Provide the data again in its entirety, exactly as given.

INPUT:
• • • • • • •

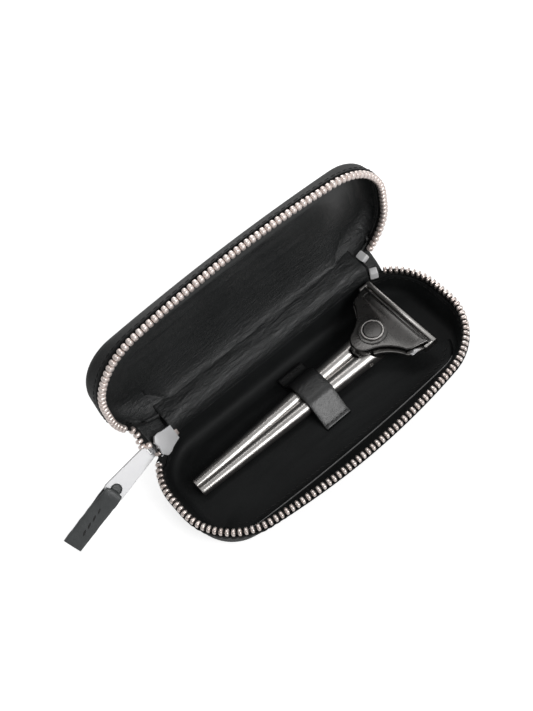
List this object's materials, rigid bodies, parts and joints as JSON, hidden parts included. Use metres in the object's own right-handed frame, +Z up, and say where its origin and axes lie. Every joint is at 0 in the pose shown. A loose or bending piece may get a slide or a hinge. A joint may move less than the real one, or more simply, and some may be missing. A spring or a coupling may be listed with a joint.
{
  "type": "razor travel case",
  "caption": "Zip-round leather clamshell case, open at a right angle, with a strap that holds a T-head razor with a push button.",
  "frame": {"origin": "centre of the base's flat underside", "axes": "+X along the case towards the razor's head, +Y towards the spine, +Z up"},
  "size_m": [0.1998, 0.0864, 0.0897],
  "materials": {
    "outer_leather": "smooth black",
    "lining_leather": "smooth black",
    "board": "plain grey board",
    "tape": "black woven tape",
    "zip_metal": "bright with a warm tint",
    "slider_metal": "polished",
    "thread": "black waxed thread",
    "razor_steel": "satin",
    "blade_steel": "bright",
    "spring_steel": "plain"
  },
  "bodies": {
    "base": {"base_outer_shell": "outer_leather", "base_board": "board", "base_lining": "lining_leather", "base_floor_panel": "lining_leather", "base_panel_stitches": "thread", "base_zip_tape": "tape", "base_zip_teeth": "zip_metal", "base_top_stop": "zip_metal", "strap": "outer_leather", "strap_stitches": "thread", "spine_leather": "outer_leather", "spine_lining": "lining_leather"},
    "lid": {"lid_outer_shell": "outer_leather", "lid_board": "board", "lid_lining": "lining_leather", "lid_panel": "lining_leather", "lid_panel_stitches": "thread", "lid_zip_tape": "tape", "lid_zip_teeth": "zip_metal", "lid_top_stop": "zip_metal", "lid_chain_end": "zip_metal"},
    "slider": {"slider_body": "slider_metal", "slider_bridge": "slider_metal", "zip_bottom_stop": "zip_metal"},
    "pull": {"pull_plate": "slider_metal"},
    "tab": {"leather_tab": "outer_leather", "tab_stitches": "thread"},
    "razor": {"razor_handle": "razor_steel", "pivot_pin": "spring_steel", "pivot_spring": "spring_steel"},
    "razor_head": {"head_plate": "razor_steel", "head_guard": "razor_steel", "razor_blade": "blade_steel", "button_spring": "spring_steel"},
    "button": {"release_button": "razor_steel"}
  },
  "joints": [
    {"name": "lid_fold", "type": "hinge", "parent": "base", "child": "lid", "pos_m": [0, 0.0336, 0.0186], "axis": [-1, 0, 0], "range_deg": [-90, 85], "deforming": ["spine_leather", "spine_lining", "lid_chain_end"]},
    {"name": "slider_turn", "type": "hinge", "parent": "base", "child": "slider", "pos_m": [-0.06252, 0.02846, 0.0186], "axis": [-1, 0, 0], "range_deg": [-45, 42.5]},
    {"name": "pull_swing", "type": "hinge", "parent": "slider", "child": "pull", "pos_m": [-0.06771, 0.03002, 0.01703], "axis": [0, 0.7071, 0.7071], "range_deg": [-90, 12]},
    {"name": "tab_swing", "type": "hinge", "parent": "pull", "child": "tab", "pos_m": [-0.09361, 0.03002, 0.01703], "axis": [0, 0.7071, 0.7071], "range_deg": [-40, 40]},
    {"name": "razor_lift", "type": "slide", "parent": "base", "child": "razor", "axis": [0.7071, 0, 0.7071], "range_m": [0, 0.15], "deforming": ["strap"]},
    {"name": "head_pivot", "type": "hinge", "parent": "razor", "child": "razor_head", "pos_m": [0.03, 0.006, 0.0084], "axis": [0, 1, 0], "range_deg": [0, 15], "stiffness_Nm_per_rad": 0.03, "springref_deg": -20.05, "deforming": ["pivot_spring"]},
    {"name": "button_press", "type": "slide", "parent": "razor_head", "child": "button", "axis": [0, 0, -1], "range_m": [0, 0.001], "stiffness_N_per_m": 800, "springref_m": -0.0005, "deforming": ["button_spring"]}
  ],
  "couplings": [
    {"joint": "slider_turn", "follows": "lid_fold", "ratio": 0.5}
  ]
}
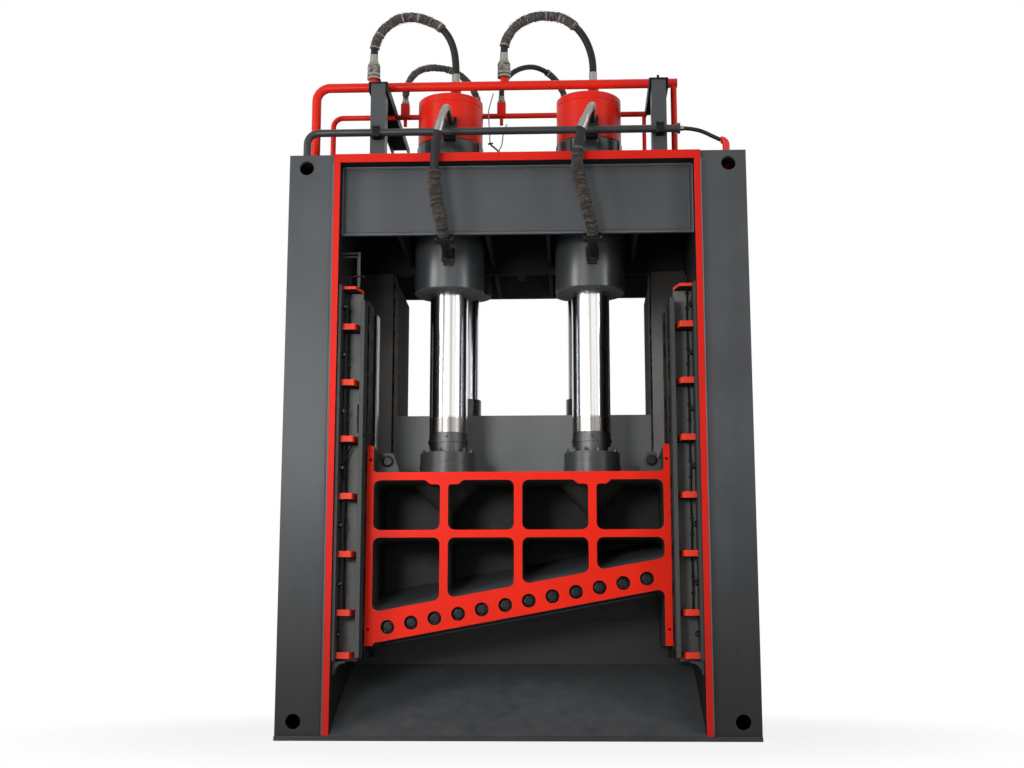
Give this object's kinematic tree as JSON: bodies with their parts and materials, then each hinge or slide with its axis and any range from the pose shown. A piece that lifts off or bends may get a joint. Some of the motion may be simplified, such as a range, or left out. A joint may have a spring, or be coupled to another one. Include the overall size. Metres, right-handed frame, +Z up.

• • • • • • •

RESULT OF THIS EXERCISE:
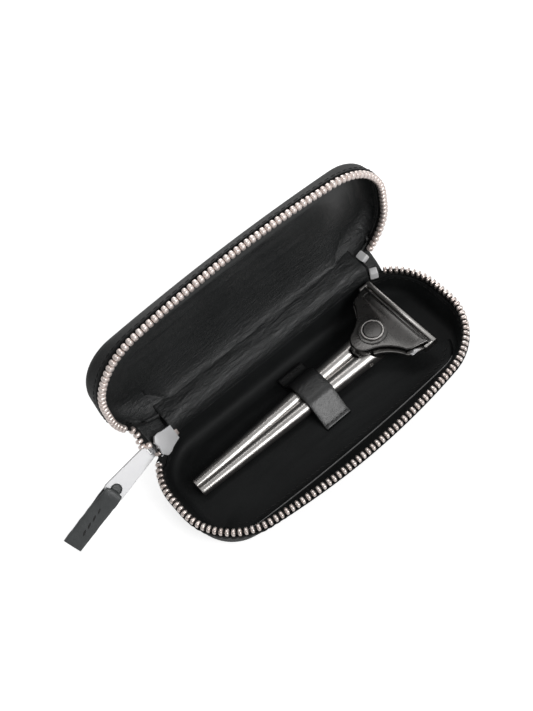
List this object's materials, rigid bodies, parts and joints as JSON, hidden parts included. Use metres in the object's own right-handed frame, +Z up, and say where its origin and axes lie. Every joint is at 0 in the pose shown. A loose or bending piece may get a slide or a hinge. A joint may move less than the real one, or more simply, and some may be missing. A spring or a coupling may be listed with a joint.
{
  "type": "razor travel case",
  "caption": "Zip-round leather clamshell case, open at a right angle, with a strap that holds a T-head razor with a push button.",
  "frame": {"origin": "centre of the base's flat underside", "axes": "+X along the case towards the razor's head, +Y towards the spine, +Z up"},
  "size_m": [0.1998, 0.0864, 0.0897],
  "materials": {
    "outer_leather": "smooth black",
    "lining_leather": "smooth black",
    "board": "plain grey board",
    "tape": "black woven tape",
    "zip_metal": "bright with a warm tint",
    "slider_metal": "polished",
    "thread": "black waxed thread",
    "razor_steel": "satin",
    "blade_steel": "bright",
    "spring_steel": "plain"
  },
  "bodies": {
    "base": {"base_outer_shell": "outer_leather", "base_board": "board", "base_lining": "lining_leather", "base_floor_panel": "lining_leather", "base_panel_stitches": "thread", "base_zip_tape": "tape", "base_zip_teeth": "zip_metal", "base_top_stop": "zip_metal", "strap": "outer_leather", "strap_stitches": "thread", "spine_leather": "outer_leather", "spine_lining": "lining_leather"},
    "lid": {"lid_outer_shell": "outer_leather", "lid_board": "board", "lid_lining": "lining_leather", "lid_panel": "lining_leather", "lid_panel_stitches": "thread", "lid_zip_tape": "tape", "lid_zip_teeth": "zip_metal", "lid_top_stop": "zip_metal", "lid_chain_end": "zip_metal"},
    "slider": {"slider_body": "slider_metal", "slider_bridge": "slider_metal", "zip_bottom_stop": "zip_metal"},
    "pull": {"pull_plate": "slider_metal"},
    "tab": {"leather_tab": "outer_leather", "tab_stitches": "thread"},
    "razor": {"razor_handle": "razor_steel", "pivot_pin": "spring_steel", "pivot_spring": "spring_steel"},
    "razor_head": {"head_plate": "razor_steel", "head_guard": "razor_steel", "razor_blade": "blade_steel", "button_spring": "spring_steel"},
    "button": {"release_button": "razor_steel"}
  },
  "joints": [
    {"name": "lid_fold", "type": "hinge", "parent": "base", "child": "lid", "pos_m": [0, 0.0336, 0.0186], "axis": [-1, 0, 0], "range_deg": [-90, 85], "deforming": ["spine_leather", "spine_lining", "lid_chain_end"]},
    {"name": "slider_turn", "type": "hinge", "parent": "base", "child": "slider", "pos_m": [-0.06252, 0.02846, 0.0186], "axis": [-1, 0, 0], "range_deg": [-45, 42.5]},
    {"name": "pull_swing", "type": "hinge", "parent": "slider", "child": "pull", "pos_m": [-0.06771, 0.03002, 0.01703], "axis": [0, 0.7071, 0.7071], "range_deg": [-90, 12]},
    {"name": "tab_swing", "type": "hinge", "parent": "pull", "child": "tab", "pos_m": [-0.09361, 0.03002, 0.01703], "axis": [0, 0.7071, 0.7071], "range_deg": [-40, 40]},
    {"name": "razor_lift", "type": "slide", "parent": "base", "child": "razor", "axis": [0.7071, 0, 0.7071], "range_m": [0, 0.15], "deforming": ["strap"]},
    {"name": "head_pivot", "type": "hinge", "parent": "razor", "child": "razor_head", "pos_m": [0.03, 0.006, 0.0084], "axis": [0, 1, 0], "range_deg": [0, 15], "stiffness_Nm_per_rad": 0.03, "springref_deg": -20.05, "deforming": ["pivot_spring"]},
    {"name": "button_press", "type": "slide", "parent": "razor_head", "child": "button", "axis": [0, 0, -1], "range_m": [0, 0.001], "stiffness_N_per_m": 800, "springref_m": -0.0005, "deforming": ["button_spring"]}
  ],
  "couplings": [
    {"joint": "slider_turn", "follows": "lid_fold", "ratio": 0.5}
  ]
}
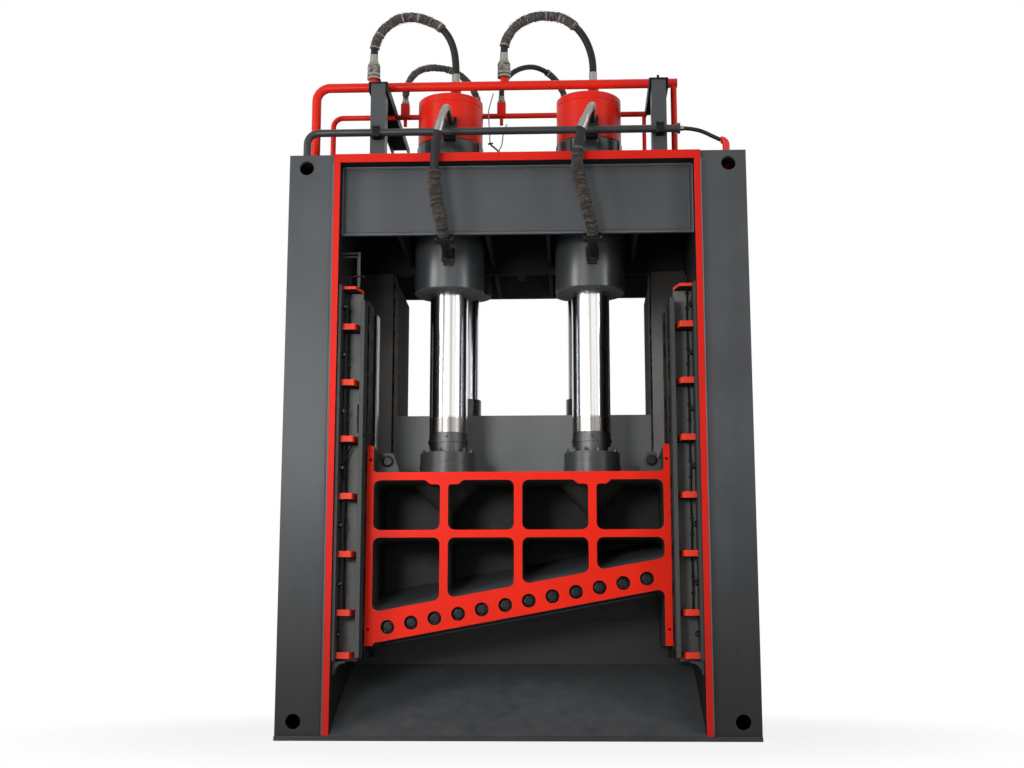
Give this object's kinematic tree as JSON: bodies with their parts and materials, then each hinge or slide with its axis and any range from the pose shown. A piece that lifts off or bends may get a joint. Some of the motion may be simplified, such as a range, or left out. A joint may have a spring, or be coupled to another one. Include the overall size. Metres, right-handed frame, +Z up.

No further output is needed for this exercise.